The text is extracted from PDF documents (using pdfminer library), meaning that it is extracted in lines, so what would be the best input format for the terms.train-vectors recipe: joining them in a single long string or pass them like lines extracted from PDF sometimes without context?


(Matthew Honnibal) #6

I don’t think the word2vec process is really sensitive to sentences, so it shouldn’t matter so much if you merge whole documents into one line. You might want to check that there are no sub-document logical elements to separate the text into, though. For instance, paragraphs, sections etc might be preserved as a sentence-like unit. This would be useful for further processing, as it’ll save you from displaying a confusing wall of text when you go to do the annotation.


(Egzon Syka) #7
  1. Am I wrong that the purpose of training your own vectors/model using the terms.train-vectors recipe is to create terminology lists and patterns from vectors(terms.teach and terms.to-patterns) that later you can use in ner.teach recipe?
    - If you have a list of terms and patterns to use then such a step would be unnecessary?

  2. Based on the Cookbook section Creating gold-standard annotations to annotate from scratch entities that are not present in the model(which is my case) we need to use ner.manual recipe instead of ner.make-gold?

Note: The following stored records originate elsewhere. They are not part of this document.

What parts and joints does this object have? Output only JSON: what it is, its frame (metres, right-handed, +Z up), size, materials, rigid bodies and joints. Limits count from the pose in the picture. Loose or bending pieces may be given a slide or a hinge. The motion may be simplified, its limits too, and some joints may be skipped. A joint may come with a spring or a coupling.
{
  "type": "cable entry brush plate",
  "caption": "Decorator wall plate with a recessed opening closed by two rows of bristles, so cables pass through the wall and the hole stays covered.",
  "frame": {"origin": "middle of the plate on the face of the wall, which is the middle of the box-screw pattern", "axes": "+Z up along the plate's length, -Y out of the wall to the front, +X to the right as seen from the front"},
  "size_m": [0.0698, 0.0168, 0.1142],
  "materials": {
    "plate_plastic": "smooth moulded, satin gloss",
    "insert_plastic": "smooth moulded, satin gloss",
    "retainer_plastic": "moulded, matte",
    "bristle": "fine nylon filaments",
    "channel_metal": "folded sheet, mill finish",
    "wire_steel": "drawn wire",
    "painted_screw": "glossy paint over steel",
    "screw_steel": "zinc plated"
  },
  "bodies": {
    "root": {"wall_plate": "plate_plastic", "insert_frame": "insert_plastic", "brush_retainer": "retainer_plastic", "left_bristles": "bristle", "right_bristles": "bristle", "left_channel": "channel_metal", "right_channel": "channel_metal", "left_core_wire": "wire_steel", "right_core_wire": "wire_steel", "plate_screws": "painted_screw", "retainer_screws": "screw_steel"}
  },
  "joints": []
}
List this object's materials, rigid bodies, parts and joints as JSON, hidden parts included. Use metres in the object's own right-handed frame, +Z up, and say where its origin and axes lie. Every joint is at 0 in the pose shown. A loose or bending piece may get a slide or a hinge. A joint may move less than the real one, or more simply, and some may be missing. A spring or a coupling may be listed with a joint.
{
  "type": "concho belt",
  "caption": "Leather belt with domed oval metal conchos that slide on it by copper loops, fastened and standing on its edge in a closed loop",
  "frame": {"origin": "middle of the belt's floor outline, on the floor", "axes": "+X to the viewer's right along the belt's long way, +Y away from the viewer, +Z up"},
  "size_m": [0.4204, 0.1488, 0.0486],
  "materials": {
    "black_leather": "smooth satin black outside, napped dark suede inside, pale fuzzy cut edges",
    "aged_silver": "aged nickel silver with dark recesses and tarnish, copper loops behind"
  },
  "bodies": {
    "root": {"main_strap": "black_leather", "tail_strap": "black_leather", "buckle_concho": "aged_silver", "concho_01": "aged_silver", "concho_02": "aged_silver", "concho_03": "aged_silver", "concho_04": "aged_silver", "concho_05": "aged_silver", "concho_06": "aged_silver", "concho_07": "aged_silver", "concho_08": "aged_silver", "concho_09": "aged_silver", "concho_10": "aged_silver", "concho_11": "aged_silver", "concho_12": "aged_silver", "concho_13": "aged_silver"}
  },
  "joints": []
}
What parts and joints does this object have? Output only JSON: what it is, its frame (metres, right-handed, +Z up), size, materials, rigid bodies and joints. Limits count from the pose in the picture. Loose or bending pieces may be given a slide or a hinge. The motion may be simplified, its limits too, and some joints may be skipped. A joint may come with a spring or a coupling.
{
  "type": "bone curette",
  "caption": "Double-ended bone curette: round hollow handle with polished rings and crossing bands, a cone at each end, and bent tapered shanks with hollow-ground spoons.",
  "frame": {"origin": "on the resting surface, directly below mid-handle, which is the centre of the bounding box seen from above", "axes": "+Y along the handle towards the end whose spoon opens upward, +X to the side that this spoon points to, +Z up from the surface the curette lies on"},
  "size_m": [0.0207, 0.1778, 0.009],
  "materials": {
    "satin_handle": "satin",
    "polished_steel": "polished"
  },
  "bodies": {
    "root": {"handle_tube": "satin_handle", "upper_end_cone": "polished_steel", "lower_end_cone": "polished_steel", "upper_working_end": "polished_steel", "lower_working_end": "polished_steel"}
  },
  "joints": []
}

  3. When you create gold-standard annotation using (ner.make-gold or ner.manual) should we do it on the same dataset that we use ner.teach and with the same number of annotations in order to use it as an evaluation set?


(Ines Montani) #8

Yes, that’s correct!

(One quick note on vectors: If you do end up with good vectors for your domain, using them in the base model can sometimes improve accuracy. If you’re training a spaCy model and vectors are available in the model, they’ll be used during training.)

Yes, that’s correct. ner.make-gold can only pre-highlight entities that are predicted by the model, so this only works if the model already knows the entity type. If some of your entitiy types are already present in the model and others aren’t, you could also combine the two recipes: start by annotating the existing labels with ner.make-gold, export the data, load it into ner.manual and add the new labels on top. How you do that depends on what’s most efficient for your use case.

Training and evaluation examples should ideally be drawn from the same data source, yes. The examples should also be representative of what your model will see at runtime – for example, if you’re processing short paragraphs at runtime, you also want to evaluate the model on short paragraphs (and not, say, short sentences only). Also double-check that there’s no overlap between the training and evaluation examples – even single examples can often lead to pretty distorted results. 20-50% of the number of training examples is usually a good amount – if you have under a thousand examples for evaluation, you might have to take the evaluation results with a grain of salt.